[COLLECTED DATA start]

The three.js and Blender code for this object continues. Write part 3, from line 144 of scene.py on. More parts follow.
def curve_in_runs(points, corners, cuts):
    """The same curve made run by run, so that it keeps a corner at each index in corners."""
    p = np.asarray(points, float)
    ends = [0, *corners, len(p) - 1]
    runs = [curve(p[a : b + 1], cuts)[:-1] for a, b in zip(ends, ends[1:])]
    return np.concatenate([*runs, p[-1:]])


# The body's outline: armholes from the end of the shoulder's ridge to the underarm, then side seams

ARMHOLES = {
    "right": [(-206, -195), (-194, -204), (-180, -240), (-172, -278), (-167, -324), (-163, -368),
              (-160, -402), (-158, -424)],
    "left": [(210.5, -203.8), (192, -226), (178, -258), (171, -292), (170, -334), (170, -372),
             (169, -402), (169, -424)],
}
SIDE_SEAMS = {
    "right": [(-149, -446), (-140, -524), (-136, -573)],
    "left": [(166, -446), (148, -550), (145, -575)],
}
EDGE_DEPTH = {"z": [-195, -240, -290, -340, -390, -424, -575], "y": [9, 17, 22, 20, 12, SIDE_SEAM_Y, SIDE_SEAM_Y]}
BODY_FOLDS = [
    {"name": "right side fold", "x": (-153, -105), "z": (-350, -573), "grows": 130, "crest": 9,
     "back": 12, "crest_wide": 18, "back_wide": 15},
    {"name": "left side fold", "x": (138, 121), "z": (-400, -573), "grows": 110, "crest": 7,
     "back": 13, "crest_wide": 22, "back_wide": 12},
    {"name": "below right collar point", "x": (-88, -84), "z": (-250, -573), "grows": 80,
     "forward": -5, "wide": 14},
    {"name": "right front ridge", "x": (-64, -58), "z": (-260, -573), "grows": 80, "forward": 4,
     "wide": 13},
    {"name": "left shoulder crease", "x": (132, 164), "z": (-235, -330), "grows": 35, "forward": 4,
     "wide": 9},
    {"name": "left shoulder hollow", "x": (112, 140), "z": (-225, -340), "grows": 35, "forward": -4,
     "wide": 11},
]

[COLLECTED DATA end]

### EXERCISE DIRECTIONS
Return only the lines spanning from the first line of the material through the line with "return np.concatenate([*runs, p[-1:]])", copied exactly, both ends kept.

### FINISHED EXERCISE
The three.js and Blender code for this object continues. Write part 3, from line 144 of scene.py on. More parts follow.
def curve_in_runs(points, corners, cuts):
    """The same curve made run by run, so that it keeps a corner at each index in corners."""
    p = np.asarray(points, float)
    ends = [0, *corners, len(p) - 1]
    runs = [curve(p[a : b + 1], cuts)[:-1] for a, b in zip(ends, ends[1:])]
    return np.concatenate([*runs, p[-1:]])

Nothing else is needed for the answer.